Triste è piazza San Marco, calva di alberi, con le sue gialle chiazze di terra senz’erba, con i suoi gruppetti di ragazzi spogliati dei loro nomi di battaglia e senza palla, solo con le figurine allineate tra le pozzanghere. Le due squadre che vi giuocheranno domenica hanno deciso di portare il lutto: un segno nero al braccio, sulla maglia. I passanti si fermeranno, come sempre, a guardare; ma invano tenderanno l’orecchio per udire: – Forza Maroso… bravo, Bacigalupo… – nelle fasi salienti della partita.

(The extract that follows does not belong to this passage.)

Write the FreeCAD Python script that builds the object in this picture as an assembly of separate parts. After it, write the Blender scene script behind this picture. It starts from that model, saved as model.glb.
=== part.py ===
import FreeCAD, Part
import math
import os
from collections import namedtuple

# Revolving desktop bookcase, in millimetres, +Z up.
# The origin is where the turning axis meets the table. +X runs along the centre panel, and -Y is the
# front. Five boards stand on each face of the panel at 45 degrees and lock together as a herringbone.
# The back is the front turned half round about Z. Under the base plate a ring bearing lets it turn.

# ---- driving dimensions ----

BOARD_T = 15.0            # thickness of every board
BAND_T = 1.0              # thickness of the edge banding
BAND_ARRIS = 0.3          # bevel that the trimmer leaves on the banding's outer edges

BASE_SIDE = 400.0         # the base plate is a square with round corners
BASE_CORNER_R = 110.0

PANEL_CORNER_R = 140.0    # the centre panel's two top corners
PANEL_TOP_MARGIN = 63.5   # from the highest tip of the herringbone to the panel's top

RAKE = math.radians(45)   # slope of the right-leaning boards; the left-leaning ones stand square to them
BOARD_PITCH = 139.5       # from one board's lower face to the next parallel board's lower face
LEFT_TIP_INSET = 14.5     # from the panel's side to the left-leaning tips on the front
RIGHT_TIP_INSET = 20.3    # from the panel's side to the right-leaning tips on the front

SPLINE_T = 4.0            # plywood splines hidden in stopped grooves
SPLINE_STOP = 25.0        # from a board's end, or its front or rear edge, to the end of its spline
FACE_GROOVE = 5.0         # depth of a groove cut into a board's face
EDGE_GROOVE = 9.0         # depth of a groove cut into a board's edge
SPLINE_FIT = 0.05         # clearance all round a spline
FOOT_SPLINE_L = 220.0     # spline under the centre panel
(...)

Domenica i giuocatori si chiameranno soltanto Dubini Mario, Rossi Francesco, Bianchi Giuseppe, e giuocheranno in silenzio, senza apostrofarsi. Domenica, otto giorni soli saranno trascorsi dall’ultima partita a San Siro dove il «Torino», solo a furia di orgoglio, si ricucì sul petto il quinto scudetto che inalienabilmente gli spetta (e voglio veder chi oserà portarglielo via) ma già i primi esili fili di erba saran cresciuti sulle diciotto tombe della squadra in «trasferta». «Forza Torino!», «Vinci Torino!».